A few days ago, forecasts had North Shore marathoners fearing the worst. Why wouldn’t they be concerned, considering how last year’s Patriots Day tradition that is the Boston Marathon was a wet and cold deluge that won’t soon be forgotten.

This year, though, the skies cooperated and delivered a day that was almost ideal for the 26.2 mile trek from Hopkinton to Boylston Street.

More than 150 runners from the area were among the thousands that completed the 123rd running of the Boston Marathon.

The men’s winner was Lawrence Cherono from Kenya, who won in a dead sprint down the final stretch and had the third-fastest Boston time ever in 2:07:57. The women’s race was won by Worknesh Degefa from Ethiopia, who was never challenged and cruised to a 2:23:07 victory.

There were some celebrities, including seven-time NASCAR champion Jimmie Johnson, who ran a 3:09:07, and former New England Patriot and Super Bowl champion Tedy Bruschi.

Dan Vassallo of Peabody, a top-ten finisher in last year’s deluge, was the first local runner across the line in a crisp 2:23:15; that was good enough for 35th overall and in the top 20 of American men. Salem’s Kevin Hankens was next in 2:38:34 and the other locals to come in under three hours were Michael Trendell (Salem, 2;50:26), Chris Chapruet (Danvers, 2:53:33) and Dan Chruniak (Beverly, 2:54:18).

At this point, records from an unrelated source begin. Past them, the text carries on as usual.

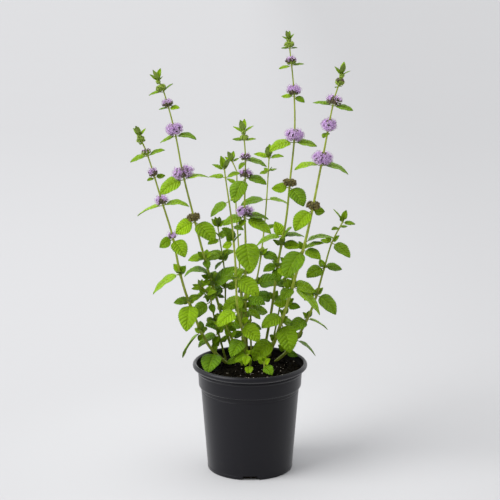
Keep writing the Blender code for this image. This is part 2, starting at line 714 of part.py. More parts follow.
def bore_soil(soil):
    """Cut each stem's hole, which leaves it a little room all round."""
    holes = []
    for shoot in ROUTES:
        line = stem_line(shoot)[:3]
        along = (line[0] - line[1]).normalized()
        line[0] = line[0] + along * GAP
        shape = stem_shape(shoot, line, spare=GAP)
        holes.append(add_object("hole_" + shoot, *shape, "soil_dark"))
    combine(soil, holes, "DIFFERENCE")
    tidy(soil)
    shade(soil, 30)


def build():
    """Make every object of the part."""
    clear_scene()
    pot = make_pot()
    soil = make_soil()
    green, whorls = grow([mesh_tree(pot), mesh_tree(soil)])
    bore_soil(soil)
    for shoot, shapes in green.items():
        name = "stem_" + shoot
        stem = add_object(name, *shapes[0], "leaf_green")
        leaves = [add_object(name + "_leaf", *shape, "leaf_green") for shape in shapes[1:]]
        combine(stem, leaves, "UNION")
        tidy(stem)
    for shoot, height, kind, shape in whorls:
        add_object(f"whorl_{shoot}_{height}", *shape, WHORLS[kind][3])


build()
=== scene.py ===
import json
import math
import random

import bmesh
import bpy
import numpy as np
from mathutils import Matrix, Vector, noise

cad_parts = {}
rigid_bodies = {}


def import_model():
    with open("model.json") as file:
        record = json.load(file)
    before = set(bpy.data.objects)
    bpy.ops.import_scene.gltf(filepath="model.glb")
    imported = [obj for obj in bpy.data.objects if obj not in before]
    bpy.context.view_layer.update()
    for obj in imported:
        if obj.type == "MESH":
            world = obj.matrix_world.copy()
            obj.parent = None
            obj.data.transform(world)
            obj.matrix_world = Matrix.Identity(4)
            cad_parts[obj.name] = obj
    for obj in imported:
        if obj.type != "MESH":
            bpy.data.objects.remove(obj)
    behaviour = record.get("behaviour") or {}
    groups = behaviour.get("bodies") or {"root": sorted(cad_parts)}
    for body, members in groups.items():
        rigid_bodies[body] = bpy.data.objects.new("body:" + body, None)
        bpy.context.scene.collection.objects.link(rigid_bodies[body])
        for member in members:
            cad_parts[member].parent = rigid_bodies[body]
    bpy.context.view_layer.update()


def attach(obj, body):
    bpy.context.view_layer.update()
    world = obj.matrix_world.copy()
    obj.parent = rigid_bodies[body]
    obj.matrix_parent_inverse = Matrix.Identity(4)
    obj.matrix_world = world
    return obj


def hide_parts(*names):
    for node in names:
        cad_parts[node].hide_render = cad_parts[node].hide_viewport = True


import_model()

# Potted mint in flower. The tables of stems and nodes are the part's own, so each fine leaf and
# whorl lies where the part's plain one does. Lengths are millimetres and are scaled by MM where a
# mesh is made.
MM = 0.001
SEED = 7

# Pot
POT_HEIGHT = 124.5
RIM_RADIUS = 65.0
MOUTH_RADIUS = 60.6
COLLAR_RADIUS = 59.0
COLLAR_BOTTOM = 97.5
BODY_TOP_RADIUS = 55.7
BASE_RADIUS = 48.8
WALL = 1.4
BASE_THICKNESS = 2.0
DRAINS = 3
DRAIN_WIDTH = 17.0
DRAIN_HEIGHT = 4.5
DRAIN_REACH = 9.0

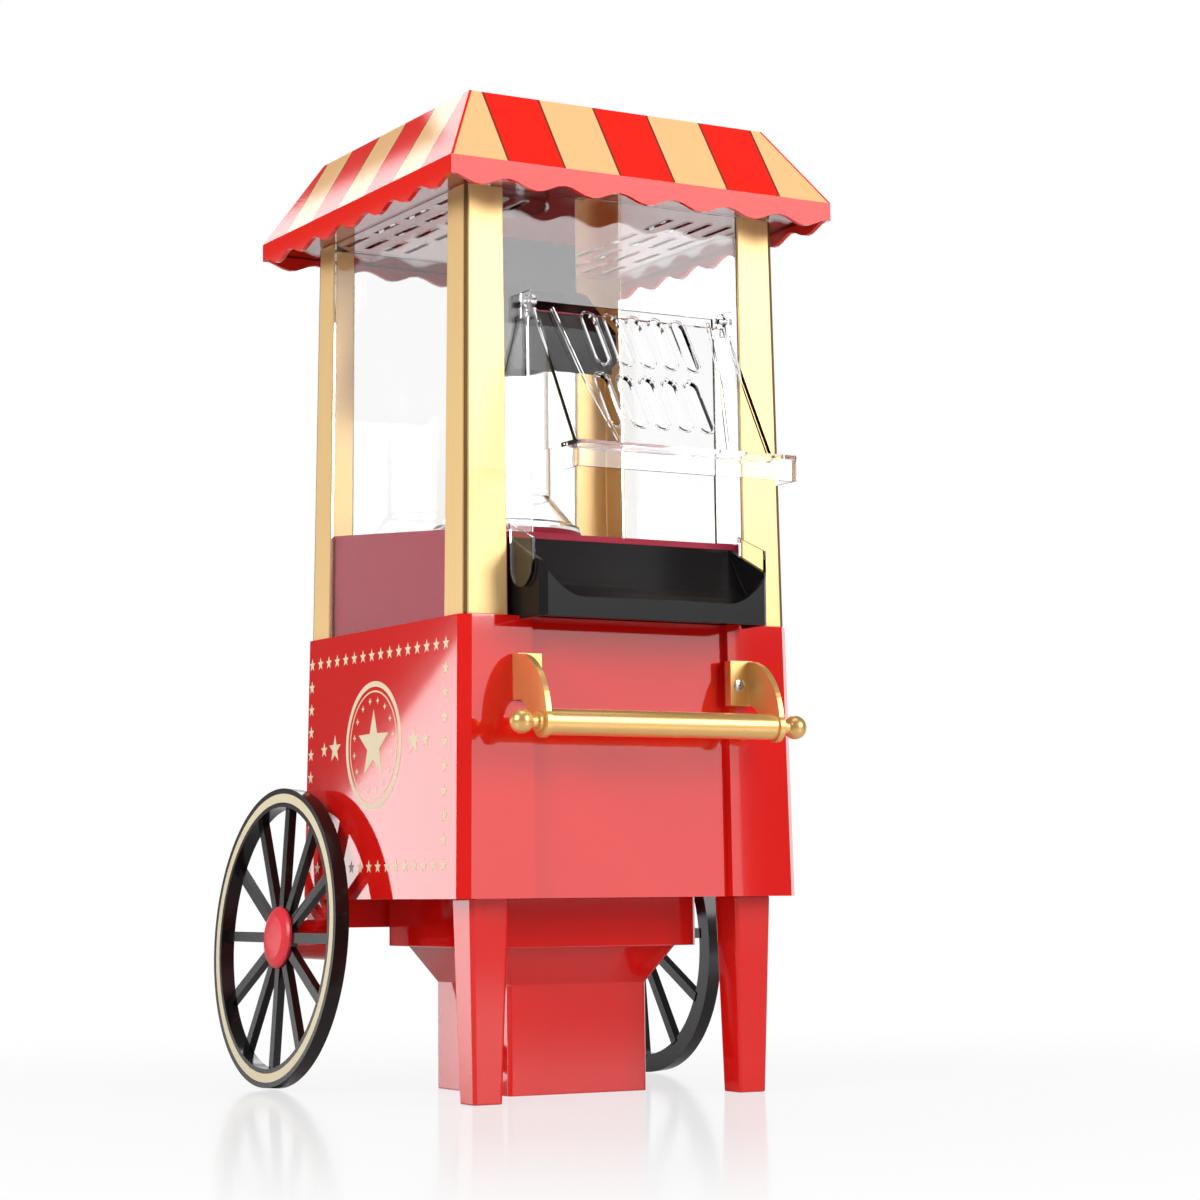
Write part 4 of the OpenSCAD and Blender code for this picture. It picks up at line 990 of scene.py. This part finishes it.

The top women to finish from the North Shore were Michelle Milton from Danvers (3:03:01) and Arianna Maida from Peabody (3:19:28).

Whether they were running for themselves, running against the clock or running to raise money for important causes, the runners were full of adrenaline and joy when they received their medals.

Some came from clear across the country to take part: Colton Gale, who grew up in Beverly and now lives in Oregon, finished in 2:42. John Page from Beverly ran a 3:03.

Among the local charity runners, Endicott College athletic trainer and strength coach Jon Williams clocked a 3:53:16. He ran to raise money for the Bay State Games and wore a Humboldt Broncos hat in memory of the Canadian hockey team that was struck by tragedy a year ago; it was a great day and got pretty warm once the sun came out, he said.

Peabody police officer Sean Dowd finished Boston for the first time in 15 years as part of the North Shore’s Cops for Kids With Cancer team along with teammates Jim Harkins, Dave Bettencourt, Ed Cauley and Katie Tracia. Dowd reported he was a little sore from the heat and the hills, but was in great spirits.

His nephew, Kyle Multner, ran with friend Rob Nash to raise money for Mass Eye & Ear and had strong success. Jason Hyland from Beverly, the former St. John’s Prep baseball all-star, finished in 4:37 running for Bay Cove Human Services.

Salem track coach Jimmy Guy also did a great job raising funds for the Martin Richard Foundation.

The youngest among the local finishers was 19-year-old Connor Cademartori of Beverly (a former standout on the Panthers soccer team) and he finished in 4:52. The oldest was Danvers’ Rafael Cuesta, who finished in 5:46:45 at age 65, and Harold Beard of Peabody completed the course at age 64.